**PROBLEM REQUIREMENTS**
Exactly the lines from the one that contains "base_plate();" to the one that contains "cad_parts[node].hide_render = cad_parts[node].hide_viewport", both lines included, should be copied, and no others.

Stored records

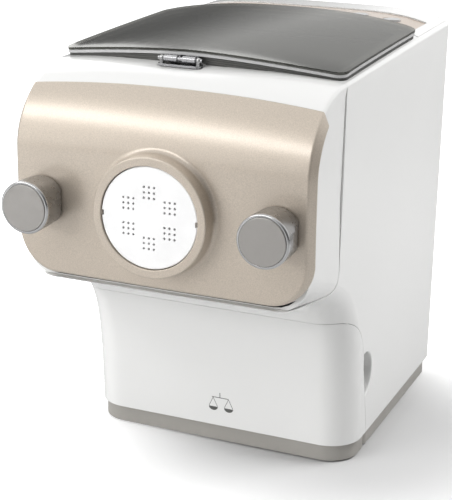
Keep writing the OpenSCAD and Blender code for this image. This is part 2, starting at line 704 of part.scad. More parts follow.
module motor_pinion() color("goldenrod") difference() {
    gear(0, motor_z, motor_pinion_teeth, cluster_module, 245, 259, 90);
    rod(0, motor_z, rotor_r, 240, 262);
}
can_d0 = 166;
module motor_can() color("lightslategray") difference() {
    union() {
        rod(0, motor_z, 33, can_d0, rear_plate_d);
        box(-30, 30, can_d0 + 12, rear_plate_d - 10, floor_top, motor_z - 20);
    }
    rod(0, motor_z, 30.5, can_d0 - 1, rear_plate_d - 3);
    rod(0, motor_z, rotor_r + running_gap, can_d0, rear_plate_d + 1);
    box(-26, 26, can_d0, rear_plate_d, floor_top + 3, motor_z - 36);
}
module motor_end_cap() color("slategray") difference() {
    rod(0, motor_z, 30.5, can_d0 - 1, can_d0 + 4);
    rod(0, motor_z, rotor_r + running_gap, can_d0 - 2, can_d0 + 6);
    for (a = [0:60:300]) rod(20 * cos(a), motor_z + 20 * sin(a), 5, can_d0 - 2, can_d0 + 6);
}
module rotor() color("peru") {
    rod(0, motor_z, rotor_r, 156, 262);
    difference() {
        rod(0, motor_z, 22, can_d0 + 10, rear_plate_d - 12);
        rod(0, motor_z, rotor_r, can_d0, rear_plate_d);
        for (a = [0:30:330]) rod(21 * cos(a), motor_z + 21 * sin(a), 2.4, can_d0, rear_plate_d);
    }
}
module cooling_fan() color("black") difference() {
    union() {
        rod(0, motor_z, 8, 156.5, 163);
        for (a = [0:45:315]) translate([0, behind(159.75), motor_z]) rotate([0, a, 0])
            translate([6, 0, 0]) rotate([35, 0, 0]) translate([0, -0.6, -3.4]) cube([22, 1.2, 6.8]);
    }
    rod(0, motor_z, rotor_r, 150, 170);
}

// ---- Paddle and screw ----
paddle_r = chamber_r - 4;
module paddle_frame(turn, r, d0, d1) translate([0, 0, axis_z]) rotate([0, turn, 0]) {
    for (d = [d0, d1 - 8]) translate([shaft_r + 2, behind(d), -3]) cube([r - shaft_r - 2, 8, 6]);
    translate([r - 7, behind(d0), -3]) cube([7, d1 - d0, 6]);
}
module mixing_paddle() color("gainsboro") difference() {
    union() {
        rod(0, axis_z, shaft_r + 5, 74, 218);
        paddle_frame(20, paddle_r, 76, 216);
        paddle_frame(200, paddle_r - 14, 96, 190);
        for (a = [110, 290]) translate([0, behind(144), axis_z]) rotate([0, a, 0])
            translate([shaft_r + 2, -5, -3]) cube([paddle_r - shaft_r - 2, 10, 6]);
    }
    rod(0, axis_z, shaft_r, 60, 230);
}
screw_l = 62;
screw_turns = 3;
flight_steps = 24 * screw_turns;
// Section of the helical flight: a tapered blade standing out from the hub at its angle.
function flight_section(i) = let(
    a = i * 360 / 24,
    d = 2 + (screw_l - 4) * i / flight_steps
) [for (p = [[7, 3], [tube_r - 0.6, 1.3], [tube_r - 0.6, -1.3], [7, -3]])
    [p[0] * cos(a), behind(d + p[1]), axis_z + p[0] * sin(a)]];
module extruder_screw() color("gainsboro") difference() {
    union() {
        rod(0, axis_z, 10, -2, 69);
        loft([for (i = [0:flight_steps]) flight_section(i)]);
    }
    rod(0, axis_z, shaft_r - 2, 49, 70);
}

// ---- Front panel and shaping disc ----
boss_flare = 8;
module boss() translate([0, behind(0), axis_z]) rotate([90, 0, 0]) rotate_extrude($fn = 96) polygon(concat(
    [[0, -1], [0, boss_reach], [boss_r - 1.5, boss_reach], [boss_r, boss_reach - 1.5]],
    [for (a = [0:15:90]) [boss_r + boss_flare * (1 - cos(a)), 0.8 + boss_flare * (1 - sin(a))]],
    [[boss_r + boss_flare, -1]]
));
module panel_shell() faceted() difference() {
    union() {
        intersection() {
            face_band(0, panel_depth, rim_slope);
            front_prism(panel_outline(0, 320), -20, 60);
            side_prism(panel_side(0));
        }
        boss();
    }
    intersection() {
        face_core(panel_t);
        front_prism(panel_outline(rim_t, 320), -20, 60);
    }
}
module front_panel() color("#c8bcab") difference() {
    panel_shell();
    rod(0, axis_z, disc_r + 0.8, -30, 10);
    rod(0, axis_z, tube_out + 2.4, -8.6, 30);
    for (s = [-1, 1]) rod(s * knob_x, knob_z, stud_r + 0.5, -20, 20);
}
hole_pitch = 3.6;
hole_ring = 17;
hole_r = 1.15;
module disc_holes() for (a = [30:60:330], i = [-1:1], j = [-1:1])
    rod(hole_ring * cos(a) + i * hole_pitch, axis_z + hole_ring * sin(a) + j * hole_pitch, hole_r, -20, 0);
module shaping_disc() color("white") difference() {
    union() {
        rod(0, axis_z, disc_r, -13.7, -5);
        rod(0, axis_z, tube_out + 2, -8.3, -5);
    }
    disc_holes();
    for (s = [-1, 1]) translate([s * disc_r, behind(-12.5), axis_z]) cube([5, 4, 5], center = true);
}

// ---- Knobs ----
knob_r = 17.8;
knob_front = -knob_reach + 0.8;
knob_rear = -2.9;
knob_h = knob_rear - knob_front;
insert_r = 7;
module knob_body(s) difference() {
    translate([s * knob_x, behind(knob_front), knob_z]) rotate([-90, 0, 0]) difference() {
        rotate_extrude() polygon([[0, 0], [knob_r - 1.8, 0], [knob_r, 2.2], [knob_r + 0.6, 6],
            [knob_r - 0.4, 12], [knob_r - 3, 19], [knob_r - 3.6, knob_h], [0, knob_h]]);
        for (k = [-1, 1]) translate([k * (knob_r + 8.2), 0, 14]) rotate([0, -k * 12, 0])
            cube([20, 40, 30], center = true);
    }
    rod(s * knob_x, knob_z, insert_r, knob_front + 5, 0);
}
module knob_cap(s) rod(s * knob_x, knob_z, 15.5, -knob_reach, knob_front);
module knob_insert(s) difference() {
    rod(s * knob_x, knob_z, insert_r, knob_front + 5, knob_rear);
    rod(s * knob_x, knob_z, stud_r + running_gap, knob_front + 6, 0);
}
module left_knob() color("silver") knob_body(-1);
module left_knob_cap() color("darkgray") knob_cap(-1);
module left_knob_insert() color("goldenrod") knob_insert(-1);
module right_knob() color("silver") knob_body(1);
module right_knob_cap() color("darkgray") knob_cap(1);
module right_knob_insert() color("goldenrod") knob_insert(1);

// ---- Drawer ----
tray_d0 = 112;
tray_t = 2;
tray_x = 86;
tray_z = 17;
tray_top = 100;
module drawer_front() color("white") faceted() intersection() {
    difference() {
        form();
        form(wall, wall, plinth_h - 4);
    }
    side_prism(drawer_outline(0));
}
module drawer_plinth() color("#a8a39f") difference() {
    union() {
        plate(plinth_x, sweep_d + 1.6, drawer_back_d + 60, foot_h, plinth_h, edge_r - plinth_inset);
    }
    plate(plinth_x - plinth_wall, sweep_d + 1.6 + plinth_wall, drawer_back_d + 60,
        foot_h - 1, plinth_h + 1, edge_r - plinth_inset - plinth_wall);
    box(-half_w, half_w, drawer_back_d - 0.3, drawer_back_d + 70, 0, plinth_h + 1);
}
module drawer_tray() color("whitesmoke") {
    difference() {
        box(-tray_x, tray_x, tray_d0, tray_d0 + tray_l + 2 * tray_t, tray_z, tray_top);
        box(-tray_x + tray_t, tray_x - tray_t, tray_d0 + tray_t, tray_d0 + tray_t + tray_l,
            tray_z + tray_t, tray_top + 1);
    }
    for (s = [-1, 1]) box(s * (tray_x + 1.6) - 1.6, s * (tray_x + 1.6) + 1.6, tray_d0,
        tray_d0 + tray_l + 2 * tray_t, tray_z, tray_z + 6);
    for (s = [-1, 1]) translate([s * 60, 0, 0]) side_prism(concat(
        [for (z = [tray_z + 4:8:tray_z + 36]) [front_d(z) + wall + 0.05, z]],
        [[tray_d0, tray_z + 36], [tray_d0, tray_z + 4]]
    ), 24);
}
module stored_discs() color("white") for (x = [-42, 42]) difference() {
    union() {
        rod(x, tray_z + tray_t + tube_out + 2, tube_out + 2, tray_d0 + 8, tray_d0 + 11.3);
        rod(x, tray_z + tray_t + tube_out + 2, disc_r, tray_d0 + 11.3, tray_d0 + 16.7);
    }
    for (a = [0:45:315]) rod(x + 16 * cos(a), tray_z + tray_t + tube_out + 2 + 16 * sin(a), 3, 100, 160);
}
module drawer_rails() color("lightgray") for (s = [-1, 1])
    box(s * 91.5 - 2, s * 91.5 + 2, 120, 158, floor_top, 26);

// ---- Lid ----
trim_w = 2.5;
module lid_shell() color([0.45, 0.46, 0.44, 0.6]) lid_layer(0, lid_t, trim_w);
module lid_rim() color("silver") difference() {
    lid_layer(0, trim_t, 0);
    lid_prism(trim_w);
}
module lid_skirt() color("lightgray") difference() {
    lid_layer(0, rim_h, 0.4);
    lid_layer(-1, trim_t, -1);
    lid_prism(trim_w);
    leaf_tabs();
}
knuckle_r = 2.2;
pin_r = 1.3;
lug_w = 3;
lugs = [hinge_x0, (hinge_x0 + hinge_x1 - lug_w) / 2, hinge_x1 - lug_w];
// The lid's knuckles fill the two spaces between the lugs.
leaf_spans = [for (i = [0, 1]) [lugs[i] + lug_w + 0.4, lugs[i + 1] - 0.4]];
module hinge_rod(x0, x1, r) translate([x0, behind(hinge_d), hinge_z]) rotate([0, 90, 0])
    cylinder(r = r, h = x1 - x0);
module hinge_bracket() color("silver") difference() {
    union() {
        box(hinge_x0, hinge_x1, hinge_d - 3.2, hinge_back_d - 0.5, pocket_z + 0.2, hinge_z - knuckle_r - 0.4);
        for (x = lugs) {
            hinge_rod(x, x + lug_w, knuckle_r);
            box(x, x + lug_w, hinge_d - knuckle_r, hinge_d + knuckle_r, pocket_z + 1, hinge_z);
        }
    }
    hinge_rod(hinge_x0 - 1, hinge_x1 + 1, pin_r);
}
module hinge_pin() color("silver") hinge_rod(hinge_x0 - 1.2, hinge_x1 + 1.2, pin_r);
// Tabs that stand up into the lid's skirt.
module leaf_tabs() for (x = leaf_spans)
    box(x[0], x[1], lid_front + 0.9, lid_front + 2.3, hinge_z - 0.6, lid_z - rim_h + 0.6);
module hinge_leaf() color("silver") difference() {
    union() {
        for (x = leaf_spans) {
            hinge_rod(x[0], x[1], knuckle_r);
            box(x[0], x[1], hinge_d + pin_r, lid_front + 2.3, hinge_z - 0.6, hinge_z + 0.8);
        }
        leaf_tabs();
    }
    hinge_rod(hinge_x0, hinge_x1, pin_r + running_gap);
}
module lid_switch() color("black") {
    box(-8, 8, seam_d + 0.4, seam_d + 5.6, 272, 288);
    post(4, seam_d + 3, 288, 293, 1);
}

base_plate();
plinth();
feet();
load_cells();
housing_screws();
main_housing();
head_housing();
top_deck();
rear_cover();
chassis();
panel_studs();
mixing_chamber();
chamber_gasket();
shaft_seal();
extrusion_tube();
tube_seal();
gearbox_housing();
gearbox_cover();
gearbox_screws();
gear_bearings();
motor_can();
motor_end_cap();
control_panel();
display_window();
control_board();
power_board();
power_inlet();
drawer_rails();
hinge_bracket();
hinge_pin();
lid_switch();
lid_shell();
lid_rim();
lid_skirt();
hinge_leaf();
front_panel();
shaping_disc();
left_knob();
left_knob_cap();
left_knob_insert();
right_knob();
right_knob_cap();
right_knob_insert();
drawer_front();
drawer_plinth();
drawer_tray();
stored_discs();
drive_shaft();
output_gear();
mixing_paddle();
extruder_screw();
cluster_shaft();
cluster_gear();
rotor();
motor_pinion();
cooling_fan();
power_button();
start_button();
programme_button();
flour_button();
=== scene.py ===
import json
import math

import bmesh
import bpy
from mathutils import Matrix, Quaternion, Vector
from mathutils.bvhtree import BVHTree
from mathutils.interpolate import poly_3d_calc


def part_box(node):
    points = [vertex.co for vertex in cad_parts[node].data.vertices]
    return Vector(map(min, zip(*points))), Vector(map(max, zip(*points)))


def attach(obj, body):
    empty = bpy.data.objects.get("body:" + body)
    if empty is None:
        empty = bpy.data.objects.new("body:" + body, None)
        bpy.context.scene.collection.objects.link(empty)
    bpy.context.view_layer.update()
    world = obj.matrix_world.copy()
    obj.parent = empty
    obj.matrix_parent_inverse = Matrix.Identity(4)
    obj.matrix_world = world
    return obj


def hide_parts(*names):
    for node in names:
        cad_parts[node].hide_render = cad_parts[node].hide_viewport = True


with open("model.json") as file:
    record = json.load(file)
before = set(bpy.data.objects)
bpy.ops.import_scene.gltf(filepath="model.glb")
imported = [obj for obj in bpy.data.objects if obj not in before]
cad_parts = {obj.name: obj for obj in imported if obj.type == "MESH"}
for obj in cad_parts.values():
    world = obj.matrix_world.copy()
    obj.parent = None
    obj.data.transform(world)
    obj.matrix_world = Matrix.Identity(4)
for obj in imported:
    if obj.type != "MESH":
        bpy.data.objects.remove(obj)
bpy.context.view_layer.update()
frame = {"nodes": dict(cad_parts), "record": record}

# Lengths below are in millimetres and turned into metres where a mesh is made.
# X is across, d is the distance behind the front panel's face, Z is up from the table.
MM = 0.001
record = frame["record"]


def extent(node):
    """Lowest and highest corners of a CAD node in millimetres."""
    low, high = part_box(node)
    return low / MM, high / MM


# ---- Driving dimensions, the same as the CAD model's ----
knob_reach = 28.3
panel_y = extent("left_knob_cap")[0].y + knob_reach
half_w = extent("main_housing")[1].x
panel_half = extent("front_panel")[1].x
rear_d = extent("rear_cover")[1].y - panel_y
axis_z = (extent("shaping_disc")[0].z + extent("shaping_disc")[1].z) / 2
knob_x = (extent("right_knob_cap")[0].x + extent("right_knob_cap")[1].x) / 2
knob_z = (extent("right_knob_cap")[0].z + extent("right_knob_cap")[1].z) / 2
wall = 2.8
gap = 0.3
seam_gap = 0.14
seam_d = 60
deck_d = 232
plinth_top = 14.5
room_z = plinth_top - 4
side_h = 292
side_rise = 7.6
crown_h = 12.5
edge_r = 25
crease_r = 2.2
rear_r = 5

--

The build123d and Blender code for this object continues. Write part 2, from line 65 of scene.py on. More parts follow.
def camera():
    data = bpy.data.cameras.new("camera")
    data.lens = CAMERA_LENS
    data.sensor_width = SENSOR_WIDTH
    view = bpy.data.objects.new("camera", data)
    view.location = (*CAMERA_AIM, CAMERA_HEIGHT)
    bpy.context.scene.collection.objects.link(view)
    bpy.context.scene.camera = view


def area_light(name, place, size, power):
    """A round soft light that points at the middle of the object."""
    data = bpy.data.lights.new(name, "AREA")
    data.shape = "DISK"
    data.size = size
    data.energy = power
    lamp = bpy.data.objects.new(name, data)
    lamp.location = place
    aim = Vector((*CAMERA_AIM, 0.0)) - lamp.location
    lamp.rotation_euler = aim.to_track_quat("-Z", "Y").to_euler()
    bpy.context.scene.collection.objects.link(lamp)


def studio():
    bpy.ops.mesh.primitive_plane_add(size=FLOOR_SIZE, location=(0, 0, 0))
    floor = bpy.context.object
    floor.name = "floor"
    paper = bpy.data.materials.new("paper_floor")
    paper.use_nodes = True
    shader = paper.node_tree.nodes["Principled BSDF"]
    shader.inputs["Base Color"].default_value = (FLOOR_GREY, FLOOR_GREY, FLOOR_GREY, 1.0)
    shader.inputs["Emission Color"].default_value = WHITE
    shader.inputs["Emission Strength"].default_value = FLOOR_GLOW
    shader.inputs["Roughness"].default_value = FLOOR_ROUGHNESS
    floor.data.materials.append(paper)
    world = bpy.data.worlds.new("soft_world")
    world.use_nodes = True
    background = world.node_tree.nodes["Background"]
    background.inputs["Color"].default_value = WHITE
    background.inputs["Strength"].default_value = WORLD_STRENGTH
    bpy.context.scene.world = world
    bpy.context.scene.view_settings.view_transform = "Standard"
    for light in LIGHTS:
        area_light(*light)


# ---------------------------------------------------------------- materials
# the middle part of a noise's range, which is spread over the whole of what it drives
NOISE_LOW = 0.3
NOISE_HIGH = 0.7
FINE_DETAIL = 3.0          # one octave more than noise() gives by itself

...

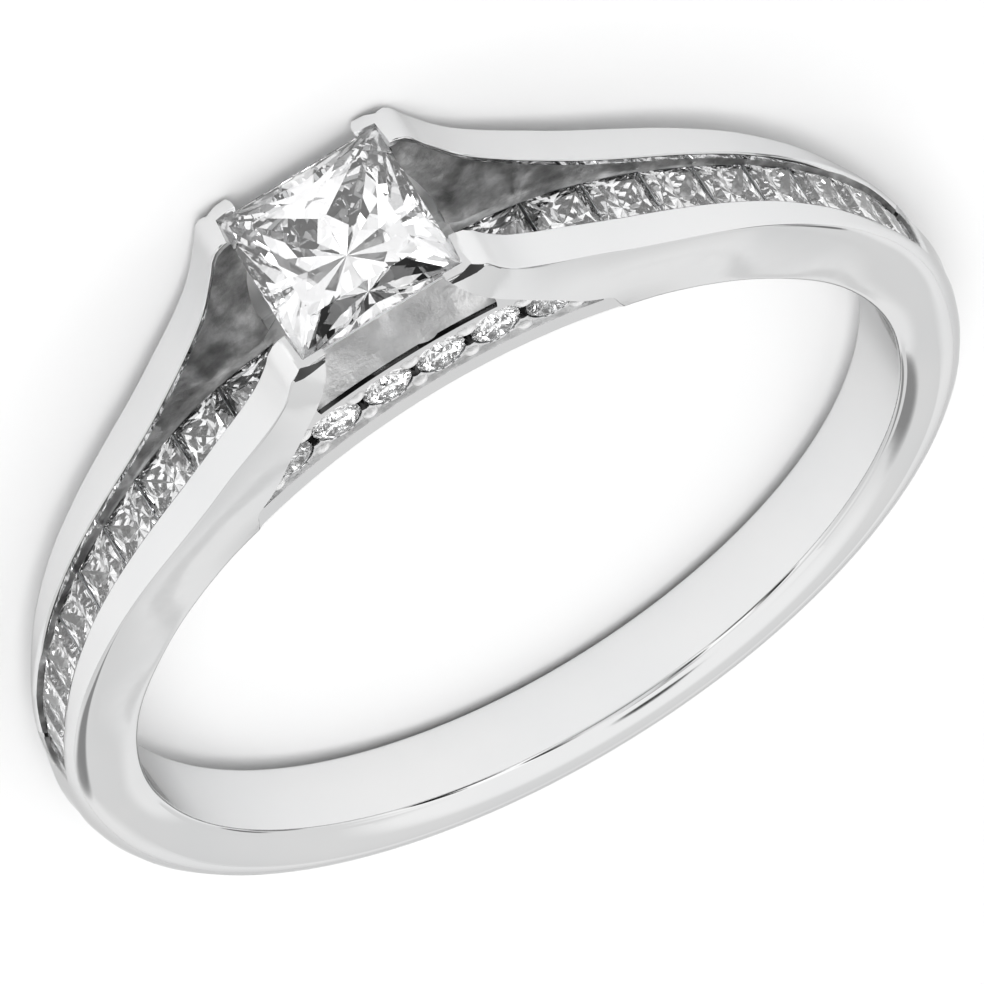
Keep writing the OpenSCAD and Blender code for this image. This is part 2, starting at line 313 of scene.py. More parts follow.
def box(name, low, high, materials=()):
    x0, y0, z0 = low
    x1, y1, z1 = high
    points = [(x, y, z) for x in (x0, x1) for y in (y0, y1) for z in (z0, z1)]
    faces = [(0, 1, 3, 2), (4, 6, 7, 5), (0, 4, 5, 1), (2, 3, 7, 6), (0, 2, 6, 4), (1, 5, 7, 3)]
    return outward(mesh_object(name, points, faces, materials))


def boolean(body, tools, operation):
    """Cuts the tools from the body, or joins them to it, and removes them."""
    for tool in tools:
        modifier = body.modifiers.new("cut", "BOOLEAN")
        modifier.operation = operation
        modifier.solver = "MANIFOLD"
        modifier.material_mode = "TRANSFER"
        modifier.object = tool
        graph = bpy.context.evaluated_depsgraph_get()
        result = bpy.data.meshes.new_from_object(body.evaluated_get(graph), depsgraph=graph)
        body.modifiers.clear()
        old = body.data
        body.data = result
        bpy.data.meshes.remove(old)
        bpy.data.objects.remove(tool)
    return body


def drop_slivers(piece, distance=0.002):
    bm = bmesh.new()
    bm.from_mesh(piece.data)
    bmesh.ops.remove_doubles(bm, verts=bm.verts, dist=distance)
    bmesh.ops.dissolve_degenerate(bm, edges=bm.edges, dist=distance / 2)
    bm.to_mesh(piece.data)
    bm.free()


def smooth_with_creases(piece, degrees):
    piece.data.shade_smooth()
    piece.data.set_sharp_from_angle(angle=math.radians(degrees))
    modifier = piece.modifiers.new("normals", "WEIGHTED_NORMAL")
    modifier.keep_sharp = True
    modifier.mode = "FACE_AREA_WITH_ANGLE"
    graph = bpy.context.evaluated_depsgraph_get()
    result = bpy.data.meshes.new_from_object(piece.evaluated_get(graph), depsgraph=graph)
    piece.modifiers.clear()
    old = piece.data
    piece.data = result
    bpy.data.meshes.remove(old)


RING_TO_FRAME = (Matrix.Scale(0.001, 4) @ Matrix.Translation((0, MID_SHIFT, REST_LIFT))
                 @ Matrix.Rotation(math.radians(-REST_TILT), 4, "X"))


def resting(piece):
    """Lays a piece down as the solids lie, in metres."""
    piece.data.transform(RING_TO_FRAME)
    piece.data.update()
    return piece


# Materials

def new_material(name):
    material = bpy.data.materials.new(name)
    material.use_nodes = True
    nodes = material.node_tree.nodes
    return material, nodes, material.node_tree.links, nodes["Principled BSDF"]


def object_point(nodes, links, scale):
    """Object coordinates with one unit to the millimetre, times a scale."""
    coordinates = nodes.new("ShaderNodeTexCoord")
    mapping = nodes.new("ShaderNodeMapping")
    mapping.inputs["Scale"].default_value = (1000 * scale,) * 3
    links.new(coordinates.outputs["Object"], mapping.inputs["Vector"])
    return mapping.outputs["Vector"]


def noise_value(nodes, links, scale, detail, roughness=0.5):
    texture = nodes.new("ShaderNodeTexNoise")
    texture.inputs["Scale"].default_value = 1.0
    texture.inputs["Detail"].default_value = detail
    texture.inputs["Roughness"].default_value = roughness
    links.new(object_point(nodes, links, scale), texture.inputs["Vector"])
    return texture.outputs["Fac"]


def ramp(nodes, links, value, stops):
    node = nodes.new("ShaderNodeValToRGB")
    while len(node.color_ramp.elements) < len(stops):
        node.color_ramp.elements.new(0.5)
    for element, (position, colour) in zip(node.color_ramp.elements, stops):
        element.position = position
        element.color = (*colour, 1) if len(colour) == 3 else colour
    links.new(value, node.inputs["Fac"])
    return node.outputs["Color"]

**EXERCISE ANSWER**
base_plate();
plinth();
feet();
load_cells();
housing_screws();
main_housing();
head_housing();
top_deck();
rear_cover();
chassis();
panel_studs();
mixing_chamber();
chamber_gasket();
shaft_seal();
extrusion_tube();
tube_seal();
gearbox_housing();
gearbox_cover();
gearbox_screws();
gear_bearings();
motor_can();
motor_end_cap();
control_panel();
display_window();
control_board();
power_board();
power_inlet();
drawer_rails();
hinge_bracket();
hinge_pin();
lid_switch();
lid_shell();
lid_rim();
lid_skirt();
hinge_leaf();
front_panel();
shaping_disc();
left_knob();
left_knob_cap();
left_knob_insert();
right_knob();
right_knob_cap();
right_knob_insert();
drawer_front();
drawer_plinth();
drawer_tray();
stored_discs();
drive_shaft();
output_gear();
mixing_paddle();
extruder_screw();
cluster_shaft();
cluster_gear();
rotor();
motor_pinion();
cooling_fan();
power_button();
start_button();
programme_button();
flour_button();
=== scene.py ===
import json
import math

import bmesh
import bpy
from mathutils import Matrix, Quaternion, Vector
from mathutils.bvhtree import BVHTree
from mathutils.interpolate import poly_3d_calc


def part_box(node):
    points = [vertex.co for vertex in cad_parts[node].data.vertices]
    return Vector(map(min, zip(*points))), Vector(map(max, zip(*points)))


def attach(obj, body):
    empty = bpy.data.objects.get("body:" + body)
    if empty is None:
        empty = bpy.data.objects.new("body:" + body, None)
        bpy.context.scene.collection.objects.link(empty)
    bpy.context.view_layer.update()
    world = obj.matrix_world.copy()
    obj.parent = empty
    obj.matrix_parent_inverse = Matrix.Identity(4)
    obj.matrix_world = world
    return obj


def hide_parts(*names):
    for node in names:
        cad_parts[node].hide_render = cad_parts[node].hide_viewport = True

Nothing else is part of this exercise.